Start by launching targetcli

# targetcli
targetcli shell version 2.1.51
Copyright 2011-2013 by Datera, Inc and others.
For help on commands, type 'help'.


Assuming you have a spare (unused) disk, you can now create a block device, e.g.:

/> backstores/block create name=myblockdevice dev=/dev/sdb
Created block storage object block using /dev/sdb.

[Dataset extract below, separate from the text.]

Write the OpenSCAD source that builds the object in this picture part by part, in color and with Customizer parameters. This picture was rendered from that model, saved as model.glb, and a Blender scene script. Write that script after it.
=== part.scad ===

Next move to the iscsi target creation step. Just type create and allow the target to be given a generated name, it's good enough for our purposes. You can give your own name if you want but I saw little point for my setup.

/> iscsi/
/iscsi> create
created target iqn.2003-01.org.linux-iscsi.iscsi-server.x8664:sn.7f83425fbbe8
Created TPG 1.
Global pref auto_add_default_portal=true
Created default portal listening on all IPs (, port 3260

Next create LUN for the created target. Type the name of the target/tpg1 to move to the configuration area:

/iscsi> iqn.2003-01.org.linux-iscsi.iscsi-server.x8664:sn.7f83425fbbe8/tpg1

Then configure it:

/iscsi/iqn.20....425fbbe8/tpg1> luns/ create /backstores/block/myblockdevice

Then add an ACL by moving into the acl area and creating an ACL which matches the name of the initiator name that you got from the client:

/iscsi/iqn.20....425fbbe8/tpg1> acls/
/iscsi/iqn.20....be8/tpg1/acls> create iqn.2005-03.org.open-iscsi:91871cf5e261

Simply exit to save your changes:

/> exit
Global pref auto_save_on_exit=true
Last 10 configs saved in /etc/target/backup.